Separating them is a grand statement: a six-foot deep and 31-foot-long marble wall made from Indian Rainforest Green carved from a single block of marble then book-matched together. The surfaces give the appearance of an open book, with the stone’s thick brown veins creating the shapes, almost like a natural mural.

Hanging in the center of the room are 24 thin, reflective metal teardrop shapes hooked together by aluminum wire, forming a chain. It’s best experienced at night, he said, but it still shimmers during the day.

Wood columns, each only a few inches apart, stretch across the kitchen, eventually covering wooden walls, allowing kitchen staff some privacy and covering bulky appliances facing the dining room and, by extension, the patio.

The subtlety stops at the bathroom doors.

Cut into the marble and next to a charcoal-dyed concrete sculpture by Austin artist Brandon Mike inspired in part by the Isamu Noguchi triptychs in the plaza, the bathrooms veer from the building’s color palate.

The metallic gold tiled walls connect the vanities, made from Brazilian Black Taurus granite speckled with gold and copper veining. Above the vanities are hand-blown glass globes with brass-fitting light fixtures designed by the late Italian designer Ernesto Gismondi, founder of the high-end Artemide brand.

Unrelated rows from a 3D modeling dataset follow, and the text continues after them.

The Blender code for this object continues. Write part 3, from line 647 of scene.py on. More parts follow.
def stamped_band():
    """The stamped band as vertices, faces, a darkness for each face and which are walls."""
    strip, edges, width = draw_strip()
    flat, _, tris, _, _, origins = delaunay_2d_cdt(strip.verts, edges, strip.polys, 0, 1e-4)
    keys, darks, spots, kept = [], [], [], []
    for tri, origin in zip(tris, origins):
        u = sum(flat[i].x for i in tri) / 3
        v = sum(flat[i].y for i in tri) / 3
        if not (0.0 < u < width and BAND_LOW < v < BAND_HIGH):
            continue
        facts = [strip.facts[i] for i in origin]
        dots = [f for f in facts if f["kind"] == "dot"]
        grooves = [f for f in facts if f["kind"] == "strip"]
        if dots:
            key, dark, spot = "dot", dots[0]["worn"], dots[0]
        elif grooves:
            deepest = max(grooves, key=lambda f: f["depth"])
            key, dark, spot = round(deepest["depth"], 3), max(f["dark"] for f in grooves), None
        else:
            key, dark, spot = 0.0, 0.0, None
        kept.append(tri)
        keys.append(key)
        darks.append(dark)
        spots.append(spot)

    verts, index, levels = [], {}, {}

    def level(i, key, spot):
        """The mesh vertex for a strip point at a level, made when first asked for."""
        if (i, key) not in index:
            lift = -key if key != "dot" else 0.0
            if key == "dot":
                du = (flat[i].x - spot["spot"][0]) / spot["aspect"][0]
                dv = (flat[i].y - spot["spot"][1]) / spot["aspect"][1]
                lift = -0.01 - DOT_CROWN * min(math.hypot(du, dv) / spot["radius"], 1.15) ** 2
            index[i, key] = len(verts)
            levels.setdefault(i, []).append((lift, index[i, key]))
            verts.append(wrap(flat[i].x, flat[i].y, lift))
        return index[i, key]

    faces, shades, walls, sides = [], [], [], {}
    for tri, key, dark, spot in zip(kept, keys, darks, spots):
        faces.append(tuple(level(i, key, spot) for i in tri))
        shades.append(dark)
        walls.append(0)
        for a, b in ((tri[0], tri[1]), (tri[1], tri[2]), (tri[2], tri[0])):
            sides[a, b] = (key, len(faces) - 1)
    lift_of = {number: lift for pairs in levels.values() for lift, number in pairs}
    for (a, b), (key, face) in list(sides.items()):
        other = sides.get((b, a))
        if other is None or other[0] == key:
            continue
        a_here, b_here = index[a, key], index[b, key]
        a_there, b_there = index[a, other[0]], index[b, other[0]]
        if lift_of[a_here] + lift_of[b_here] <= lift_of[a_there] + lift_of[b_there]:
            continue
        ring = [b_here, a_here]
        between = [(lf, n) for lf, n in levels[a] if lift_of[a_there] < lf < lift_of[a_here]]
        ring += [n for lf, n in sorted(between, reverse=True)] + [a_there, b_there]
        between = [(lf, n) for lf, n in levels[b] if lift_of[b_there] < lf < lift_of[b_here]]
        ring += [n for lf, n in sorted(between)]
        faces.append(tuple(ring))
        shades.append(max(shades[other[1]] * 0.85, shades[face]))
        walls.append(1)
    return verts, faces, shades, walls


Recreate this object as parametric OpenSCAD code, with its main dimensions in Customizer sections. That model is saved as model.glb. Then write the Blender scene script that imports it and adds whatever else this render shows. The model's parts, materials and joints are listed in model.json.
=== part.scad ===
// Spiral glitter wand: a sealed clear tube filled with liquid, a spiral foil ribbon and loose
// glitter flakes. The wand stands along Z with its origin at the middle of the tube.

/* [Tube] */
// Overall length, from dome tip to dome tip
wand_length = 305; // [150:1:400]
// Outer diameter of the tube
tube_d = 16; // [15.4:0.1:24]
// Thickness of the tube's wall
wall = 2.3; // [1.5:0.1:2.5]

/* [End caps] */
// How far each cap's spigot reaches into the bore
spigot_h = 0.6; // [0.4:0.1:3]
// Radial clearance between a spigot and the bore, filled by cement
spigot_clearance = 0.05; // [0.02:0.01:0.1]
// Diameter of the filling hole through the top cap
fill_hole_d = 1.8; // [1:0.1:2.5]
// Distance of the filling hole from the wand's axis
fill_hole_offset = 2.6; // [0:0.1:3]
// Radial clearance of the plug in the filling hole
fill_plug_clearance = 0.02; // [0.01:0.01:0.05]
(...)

Jones, dressed in a red suit emblematic of Kahan’s bright colors, was standing in the dining room on a busy night. Despite the dinner rush and customers waiting to be called, he paused to look at the dining room.

He was in awe of Ibañez’s work.

“Greg has been a restaurateur’s dream to work with. He has helped me design a beautiful living space to serve food and drink,” Jones said before rushing back to the entrance to greet the latest customers.

Ibañez is proud, too.

“This was just a project I was passionate about,” he said.